I feel there is a reason for music being in our life -- we can do a lot with the power of music, and I try to do whatever little I can. I’m trying to connect people, and in the process, I’m learning a lot. I have gone on to many, many fields which I didn’t know or have a clue about when I was growing up. I was not educated with all that. But each day, it seems like a layer of knowledge opens up. And the possibilities are endless.
After having worked for three decades and being a global icon, what keeps your motivated to make music?
A: I believe in what many great philosophers said, ‘When you don’t know, there is much to learn’. I think our lives are much more meaningful when we keep learning. Rather than being a cup full, be a cup empty.
There is a lot of excitement around 99 Songs, not just among the listeners but your team too. What makes the project so exciting?

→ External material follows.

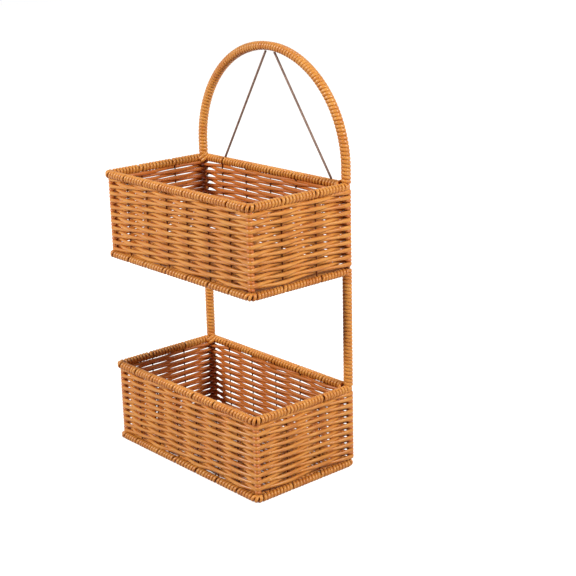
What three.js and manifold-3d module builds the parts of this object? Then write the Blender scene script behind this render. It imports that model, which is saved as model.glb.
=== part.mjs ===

A: I’ve been commissioned to do music in the past. Even though I had a sense of freedom within that circle, with 99 Songs, as a producer, it was the first time I had to face things like: ‘Okay, if you spend too much, then you go bankrupt. If you don’t spend, it won’t look good’. My sense of freedom and also a sense of responsibility were in a way exhausting like, ‘Oh my God, is it good enough? Should I do one more song or should I change this?’ I think that was one of the reasons why it took a bit of time sometimes to go back to the drawing board and redo the song, then come back with a simpler idea or a more complex idea.